2 thoughts on “slut era

  1. Matoo

    octobre 13, 2025 at 5:49

    Mais comment tu fais pour ne pas tomber amoureux ?? Moi ça m’arrive deux fois par jour au minimum. Et plus j’ai de contraintes (un mari, une dead-line, une mort imminente, etc.) pire c’est !!! Donc ce serait terrible pour moi sa situation, je me serais remarié 4 fois au moins. 😀 😀 😀

    • Vinsh

      octobre 13, 2025 at 6:37

      Je crois qu’au bout d’un moment, même en tombant amoureux tous les quatre matins, on finit par mettre les mecs à distance, à les regarder pour ce qu’ils sont et pour les bons moments qu’ils représentent, mais sans s’emballer ou sur-interpréter une tendresse qui n’est peut-être pas si profonde que ça. En fait, dès qu’il s’agit de projeter davantage de « potentiel », tout est red flag, tout est obstacle.

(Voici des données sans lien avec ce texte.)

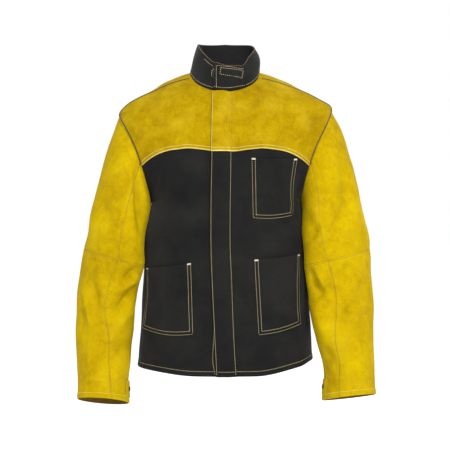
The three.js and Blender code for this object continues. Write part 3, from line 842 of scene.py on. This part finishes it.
def add_fronts():
    for name, side, seed in (("left", 1, 11), ("right", -1, 12)):
        yoke_levels = levels_between(-21.5, YOKE_LEVEL, 5.0, (-NECK_FRONT_DROP, SHOULDER_TIP[1]))
        yoke = front_panel_grid(side, yoke_levels, spaced(215, 5.5))
        wrinkle(yoke, YOKE_FOLDS, seed, 0.9)
        shape_edges(yoke, {"left": "seam", "right": "seam", "low": "lapped"})
        nodes = [f"{name}_front_yoke"]
        # A pale band along the lapped low edge: the cut edge's own paler colour and a painted highlight.
        rims = {"low": EDGE_HIGHLIGHT_WIDTH}
        cloth(f"{name}_yoke_leather", yoke, LEATHER, YOKE_LAYERS, ROOT, nodes, rims=rims)
        body_levels = levels_between(PANEL_TOP, HEM_LEVEL, 7.0, (ARMPIT[1],))
        body = front_panel_grid(side, body_levels, spaced(250, 6.5), to_hem=True)
        wrinkle(body, BODY_FOLDS, seed + 10, 1.3)
        tuck_under(body, 2.0)
        shape_edges(body, {"left": "seam", "right": "seam", "low": "hem"})
        nodes = [f"{name}_front_panel"]
        cloth(f"{name}_front_cotton", body, COTTON, COTTON_LAYERS, ROOT, nodes)
        gold = [yoke.line("low", LAP_INSET, 4, 4)]
        sew(f"{name}_yoke_stitching", gold, GOLD_THREAD, ROOT, radius=LAP_RADIUS)
        # Thick dark stitches raised out of the shoulder seam: thread, and the seam crease's painted shade.
        dark = [raised(yoke.line("right", 0.5, 1, 3), 1.7)]
        sew(f"{name}_shoulder_stitching", dark, DARK_THREAD_AND_SEAM_SHADE, ROOT, **SHOULDER_SHADE_STITCH)
        cream = [body.line("low", HEM_INSET, 6, 3)]
        sew(f"{name}_front_stitching", cream, CREAM_THREAD, ROOT)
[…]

Alors on profite des bons moments mais on ne promet rien de plus, parce que pourquoi faire perdre du temps à quelqu’un dont on ne s’imagine pas qu’il sera compatible avec nous pendant deux, cinq, dix ans. Si j’avais dû avoir une relation amoureuse de plusieurs années avec chaque crush, chaque mec que je trouve mignon et attachant, cinq vies n’y suffiraient pas. Alors je rationalise, et je ne distribue pas ma disponibilité émotionnelle et amoureuse à tout va, même si je distribue généreusement mes baisers et mes nuits. Une mentalité de fuckboy, quoi.